Suspension de l'adoption au Viêt-nam
La France veut des garanties sur la moralité des
procédures.
PARIS - Ce dimanche sera le dernier jour pour les couples
français candidats à l'adoption d'enfants
vietnamiens. La «suspension» des procédures
d'adoption entre la France et le Viêt-nam avait été
officiellement annoncée le 29 avril par les
ministères de la Justice, des Affaires étrangères,
de l'Emploi et de la Solidarité.
«Cette suspension devra permettre de négocier un
texte bilatéral qui offre toutes les garanties de la
convention de La Haye», souligne un porte-parole du
Quai d'Orsay. Cette convention, ratifiée par la
France mais pas par le Viêtnam, a notamment pour
objectif d'«instaurer un système de coopération
entre les Etats contractants pour prévenir
l'enlèvement, la vente ou la traite d'enfants». Elle
a été élaborée en 1993, alors que l'ensemble de la
communauté internationale s'engageait dans un effort
de moralisation de l'adoption internationale. Chaque
pays signataire s'engage à vérifier que les parents
qui abandonnent leurs enfants le font en toute
conscience, sans qu'aucune pression financière ou
autre n'ait été exercée sur eux.
«Dérives». Concernant le Viêt-nam, premier pays
d'origine d'enfants étrangers adoptés dans
l'Hexagone, le gouvernement français estime que les
garanties, qui doivent être accordées aux familles
comme aux enfants, ne sont plus assurées. Le Quai
d'Orsay fait état de «dérives graves dans le
recueillement des consentements» et pointe du doigt
l'épineux problème des intermédiaires, trop nombreux
et pas assez contrôlés.
Le député Jean-François Mattei (DL,
Bouches-du-Rhône), qui fut à l'initiative de la loi
du 5 juillet 1996 relative à l'adoption, se dit «en
accord» avec le souci de «moralisation» qui inspire
la décision du gouvernement. Mais il met en garde
contre une «suspicion excessive», soulignant que la
procédure d'adoption à l'étranger, longue et
contraignante, nécessite, dans tous les cas, le
passage par une institution officielle française, la
Mission de l'adoption internationale (la MAI), pour
l'obtention du visa d'entrée. Jean-François Mattei
suggère que la future convention bilatérale accorde
au Viêt-nam un délai de deux ans pour ratifier la
convention de La Haye.
Panique. En attendant, la suspension des procédures
d'adoption d'enfants vietnamiens a fait souffler un
vent de panique dans les familles qui avaient entamé
les premières démarches. «Des gens qui n'étaient pas
tout à fait prêts sont partis pour être sur le sol
vietnamien avant le 9 mai !», s'emporte Danielle
Housset, présidente de la Fédération nationale des
familles adoptives.
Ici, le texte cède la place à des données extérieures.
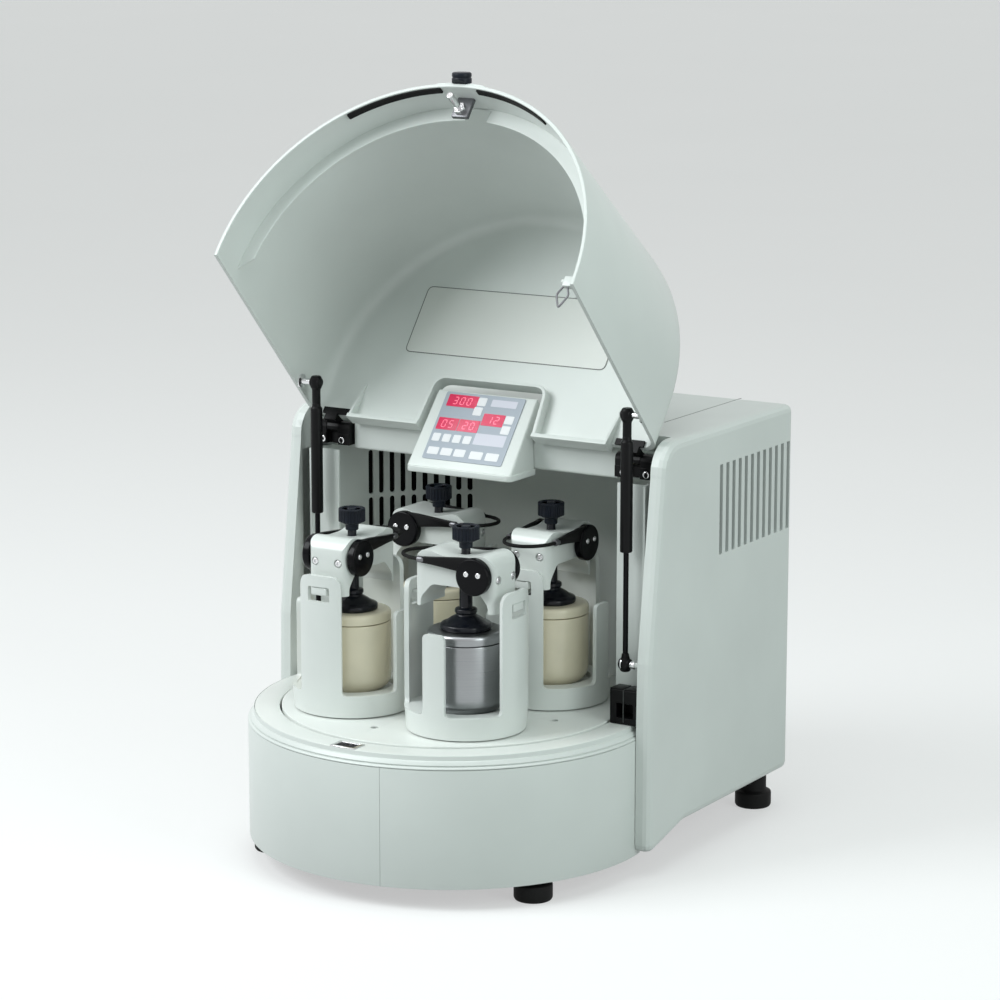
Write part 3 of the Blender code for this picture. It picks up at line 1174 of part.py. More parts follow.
def lid():
    """The safety lid, shaped where it covers the chamber, then hung on its open axis."""
    axis = lid_frame()
    closed = empty("lid_closed_frame", (0.0, -HINGE_Y, -HINGE_Z), axis)
    rear = HINGE_Y + OVERRUN
    shell = slab("lid_shell", plan(LID_RADIUS, rear), LID_RIM_Z, LID_TOP, "Z", closed,
                 "cream_shell")
    soften(shell, LID_ROUND, segments=3, angle=60)
    ceiling = LID_TOP - LID_CEILING
    inside = slab("lid_inside", plan(LID_RADIUS - LID_WALL, rear + OVERRUN),
                  LID_RIM_Z - OVERRUN - LID_ROUND, ceiling, "Z", closed)
    soften(inside, LID_ROUND - LID_WALL, segments=3, angle=60)
    ledge_top = LID_LEDGE_Z + LID_LEDGE_THICK
    ledge = slab("lid_ledge", plan(LID_RADIUS - LID_WALL / 2, LID_LEDGE_REAR), LID_LEDGE_Z,
                 ledge_top, "Z", closed)
    cut(ledge, slab("ledge_bore", plan(LID_RADIUS - LID_LEDGE, LID_LEDGE_REAR + OVERRUN),
                    LID_LEDGE_Z - OVERRUN, ledge_top + OVERRUN, "Z", closed))
    cut(shell, inside)
    add(shell, ledge)
    flange = box("lid_flange", (-LID_FLANGE_HALF, LID_FLANGE_REAR - LID_FLANGE_THICK,
                                LID_FLANGE_BOTTOM),
                 (LID_FLANGE_HALF, LID_FLANGE_REAR, LID_TOP - LID_CEILING / 2), closed)
    add(shell, flange)
    drop = ceiling - CUTOUT_LIP_DROP
    lip = slab("cutout_lip", cutout(CUTOUT_LIP, LID_FLANGE_REAR - LID_FLANGE_THICK / 2), drop,
               LID_TOP - LID_CEILING / 2, "Z", closed)
    add(shell, lip)
    side_reach = LID_RADIUS + OVERRUN
    high = LID_TOP + OVERRUN
    run = (LID_HINGE_EDGE - LID_RIM_REAR) / (LID_TOP - LID_RIM_Z)
    foot = (LID_RIM_REAR - run * OVERRUN, LID_RIM_Z - OVERRUN)
    head = (LID_HINGE_EDGE + run * OVERRUN, high)
    back = ((foot[0], foot[1]), (rear + OVERRUN, foot[1]), (rear + OVERRUN, high), head)
    for side in (-1, 1):
        ends = sorted((side * LID_FLANGE_HALF, side * side_reach))
        cut(shell, slab("lid_back_side", back, ends[0], ends[1], "X", closed))
    cut(shell, box("lid_back_middle", (-LID_FLANGE_HALF - MERGE, LID_FLANGE_REAR, foot[1]),
                   (LID_FLANGE_HALF + MERGE, rear + OVERRUN, high), closed))
    cut(shell, slab("console_cutout", cutout(0.0, rear + OVERRUN), drop - OVERRUN, high, "Z",
                    closed))
    for side in (-1, 1):
        wall = side * (LID_RADIUS - LID_WALL / 2)
        stud_in = side * (SPRING_X + EYE_WIDTH / 2 + GAP)
        y, z = closed_stud()
        add(shell, rod("lid_stud", STUD_RADIUS, (stud_in, y, z), (wall, y, z), closed))
    hook(shell, closed)
    lid_fittings(closed)


def closed_stud():
    """Where the lid's gas-spring stud lies, in the covering pose."""
    angle = math.radians(LID_OPEN_ANGLE)
    y = SPRING_Y - HINGE_Y
    z = SPRING_HIGH_Z - HINGE_Z
    return (HINGE_Y + y * math.cos(angle) - z * math.sin(angle),
            HINGE_Z + y * math.sin(angle) + z * math.cos(angle))


def cutout(grow, rear):
    """Plan of the console opening, grown by the thickness of its lip."""
    front = CUTOUT_FRONT_HALF + grow
    back = CUTOUT_REAR_HALF + grow
    return ((-front, CUTOUT_FRONT - grow), (front, CUTOUT_FRONT - grow), (back, rear),
            (-back, rear))


def hook(shell, closed):
    """A wire loop on a tab at the right end of the rim, for the lock block."""
    wall = LID_RADIUS - LID_WALL / 2
    tab_block = box("hook_tab", (HOOK_X - HOOK_TAB / 2, -HOOK_TAB, HOOK_Z - HOOK_TAB_THICK / 2),
                    (wall, HOOK_TAB, HOOK_Z + HOOK_TAB_THICK / 2), closed)
    add(shell, tab_block)
    waist = HOOK_REACH / 2
    points = ((HOOK_X, HOOK_TAB / 2, HOOK_Z), (HOOK_X - HOOK_HALF, waist, HOOK_Z),
              (HOOK_X, HOOK_REACH, HOOK_Z), (HOOK_X + HOOK_HALF, waist, HOOK_Z))
    add(shell, wire("hook_wire", points, HOOK_WIRE, closed, closed=True))


def lid_fittings(closed):
    """Knob, striker and the moving half of each hinge."""
    knob = turned("lid_handle", (
        (0.0, HANDLE_LENGTH), (HANDLE_RADIUS - LATCH_WALL, HANDLE_LENGTH),
        (HANDLE_RADIUS, HANDLE_LENGTH - LATCH_WALL), (HANDLE_RADIUS, HANDLE_NECK),
        (HANDLE_NECK_RADIUS, HANDLE_NECK), (HANDLE_NECK_RADIUS, -HANDLE_SEAT),
        (0.0, -HANDLE_SEAT)), closed, "black_plastic", ROUND_SMALL)
    knob.location = (0.0, -LID_RADIUS, HANDLE_Z)
    knob.rotation_euler = (math.radians(LID_OPEN_ANGLE), 0.0, 0.0)
    reach = HANDLE_LENGTH + HANDLE_SEAT
    cut(knob, slab("handle_seat", plan(LID_RADIUS + GAP, LID_LEDGE_REAR), HANDLE_Z - reach,
                   HANDLE_Z + reach, "Z", closed))
    striker = rod("lid_striker", STRIKER_RADIUS, (0.0, STRIKER_Y, STRIKER_BOTTOM),
                  (0.0, STRIKER_Y, STRIKER_TOP), closed, "bright_steel")
    add(striker, rod("striker_hex", STRIKER_HEX, (0.0, STRIKER_Y, STRIKER_PLATE_Z - STRIKER_HEX_TALL),
                     (0.0, STRIKER_Y, STRIKER_PLATE_Z + STRIKER_PLATE_THICK / 2), closed, facets=6))
    wall = (LID_RADIUS - LID_WALL) * math.cos(math.pi / ROUND_BIG) - GAP
    seat_x = STRIKER_PLATE_HALF
    seat_y = -math.sqrt(wall ** 2 - seat_x ** 2)
    add(striker, box("striker_plate", (-seat_x, seat_y, STRIKER_PLATE_Z),
                     (seat_x, STRIKER_Y + STRIKER_HEX, STRIKER_PLATE_Z + STRIKER_PLATE_THICK),
                     closed))
    length = HINGE_OUTSIDE - HINGE_INSIDE
    inset = length * KNUCKLE_SHARE + RUNNING_GAP
    ceiling = LID_TOP - LID_CEILING - GAP
    arm_front = LID_HINGE_EDGE + GAP
    plate_rear = HINGE_PLATE_FRONT - RUNNING_GAP
    plate_outside = LID_RADIUS - LID_ROUND
    for side, name in ((-1, "hinge_leaf_left"), (1, "hinge_leaf_right")):
        ends = sorted((side * (HINGE_INSIDE + inset), side * (HINGE_OUTSIDE - inset)))
        plate_ends = sorted((side * HINGE_INSIDE, side * plate_outside))
        leaf = box(name, (plate_ends[0], LEAF_FRONT, ceiling - LEAF_THICK),
                   (plate_ends[1], plate_rear, ceiling), closed, "black_plastic")
        add(leaf, box("leaf_tongue", (ends[0], LEAF_FRONT + LEAF_THICK, ceiling - LEAF_THICK),
                      (ends[1], HINGE_Y, ceiling), closed))
        add(leaf, box("leaf_arm", (ends[0], arm_front, ceiling - LEAF_THICK),
                      (ends[1], HINGE_Y, HINGE_Z), closed))
        add(leaf, rod("leaf_knuckle", KNUCKLE_RADIUS, (ends[0], HINGE_Y, HINGE_Z),
                      (ends[1], HINGE_Y, HINGE_Z), closed))
        cut(leaf, rod("leaf_bore", PIN_RADIUS + RUNNING_GAP,
                      (ends[0] - OVERRUN, HINGE_Y, HINGE_Z),
                      (ends[1] + OVERRUN, HINGE_Y, HINGE_Z), closed))


def gas_springs():
    """A rod on a stud of the housing and a tube that slides on it, at each side."""
    top = SPRING_HIGH_Z - SPRING_LOW_Z
    for side, name in ((-1, "left"), (1, "right")):
        axis = empty("spring_axis_" + name, (side * SPRING_X, SPRING_Y, SPRING_LOW_Z), mill)
        bar = rod("gas_spring_rod_" + name, ROD_RADIUS, (0.0, 0.0, 0.0),
                  (0.0, 0.0, ROD_LENGTH), axis, "bright_steel")
        add(bar, rod("low_eye", EYE_RADIUS, (-EYE_WIDTH / 2, 0.0, 0.0),
                     (EYE_WIDTH / 2, 0.0, 0.0), axis))
        bottom = top - TUBE_LENGTH
        neck = top - TUBE_NECK
        bore_top = top - TUBE_FLOOR
        tube = turned("gas_spring_tube_" + name, (
            (0.0, top), (TUBE_NECK_RADIUS, top), (TUBE_NECK_RADIUS, neck + MERGE),
            (TUBE_RADIUS, neck), (TUBE_RADIUS, bottom), (TUBE_BORE, bottom),
            (TUBE_BORE, bore_top), (0.0, bore_top)), axis, "black_plastic", ROUND_SMALL)
        add(tube, rod("high_eye", EYE_RADIUS, (-EYE_WIDTH / 2, 0.0, top),
                      (EYE_WIDTH / 2, 0.0, top), axis))


base_plate()
feet()
drum()
deck()
latch()
chamber()
housing()
rear_panel()
inlet()
bearing()
drive()
stations(disc())
crossbar()
console()
lock()
hinge_bases()
lid()
gas_springs()
for piece in parts.objects:
    if piece.type == "MESH" and len(piece.data.polygons) > 0:
        shade(piece.data)
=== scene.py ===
"""Finer pieces and finishes for a planetary ball mill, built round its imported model.

Metres, +Z up, front towards -Y. Pieces are shaped about the axis of the sun disc, or about
the axis of their own bowl holder, and then put in their place in the mill.
"""
import math

import bmesh
import bpy
from mathutils import Matrix, Vector


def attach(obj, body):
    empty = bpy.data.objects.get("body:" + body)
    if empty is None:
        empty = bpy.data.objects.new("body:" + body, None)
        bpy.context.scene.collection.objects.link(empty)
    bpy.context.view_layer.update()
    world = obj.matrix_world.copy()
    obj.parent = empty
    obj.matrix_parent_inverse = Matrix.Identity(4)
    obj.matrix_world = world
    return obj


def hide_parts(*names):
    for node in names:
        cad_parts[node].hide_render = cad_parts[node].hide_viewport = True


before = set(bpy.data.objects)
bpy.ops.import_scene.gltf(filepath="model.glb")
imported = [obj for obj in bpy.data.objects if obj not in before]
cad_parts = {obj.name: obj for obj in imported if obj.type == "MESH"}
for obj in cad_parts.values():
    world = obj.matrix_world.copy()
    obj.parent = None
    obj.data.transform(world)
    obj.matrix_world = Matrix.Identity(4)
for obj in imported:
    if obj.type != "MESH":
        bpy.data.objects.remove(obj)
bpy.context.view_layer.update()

MILL = Matrix.Translation((0.0, -0.070, 0.0))
HINGE = Vector((0.0, 0.0744, 0.5364))
LID_ANGLE = 127.67
LID_LEAN = Matrix.Rotation(math.radians(-LID_ANGLE), 4, "X")
LID = MILL @ Matrix.Translation(HINGE) @ LID_LEAN @ Matrix.Translation(-HINGE)
SIDES = (("left", -1), ("right", 1))
HOLDERS = ("front", "right", "rear", "left")
FIRST_HOLDER = -50
HOLDER_CIRCLE = 0.131
NO_GAP = 0.000001


# Forms


def welded(form):
    bmesh.ops.remove_doubles(form, verts=form.verts, dist=NO_GAP)
    return form


def outward(form):
    bmesh.ops.recalc_face_normals(form, faces=form.faces)
    return form


def bevelled(form, edges, width, steps):
    bmesh.ops.bevel(form, geom=edges, offset=width, segments=steps, profile=0.5,
                    affect="EDGES", clamp_overlap=True, material=-1)
    return form


def block(low, high, rounding=0.0, steps=2):
    form = bmesh.new()
    bmesh.ops.create_cube(form, size=1.0)
    low, high = Vector(low), Vector(high)
    bmesh.ops.scale(form, vec=high - low, verts=form.verts)
    bmesh.ops.translate(form, vec=(low + high) / 2, verts=form.verts)
    if rounding:
        bevelled(form, form.edges[:], rounding, steps)
    return form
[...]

Selon elle, «le Viêt-nam n'a pas
les moyens de ratifier la convention pour
l'instant.» Elle reconnaît certes l'existence d'un
réel problème avec les intermédiaires ainsi que la
circulation de trop d'argent au Viêtnam, mais elle
affirme ne connaître aucun cas de rapt ou de vol
d'enfants. Une mère de quatre enfants, habitant dans
le Sud-Ouest et dont l'une des filles fut adoptée en
1994 au Viêt-nam, souligne les effets pervers de la
décision française : ne contribuera-t-elle pas à
conforter la rumeur selon laquelle les quelque 1 300
enfants adoptés chaque année au Viêt-nam seraient
pour la plupart des «enfants achetés» ?.
Par ADÉA GUILLOT - LIBERATION, le 8 Mai 1999.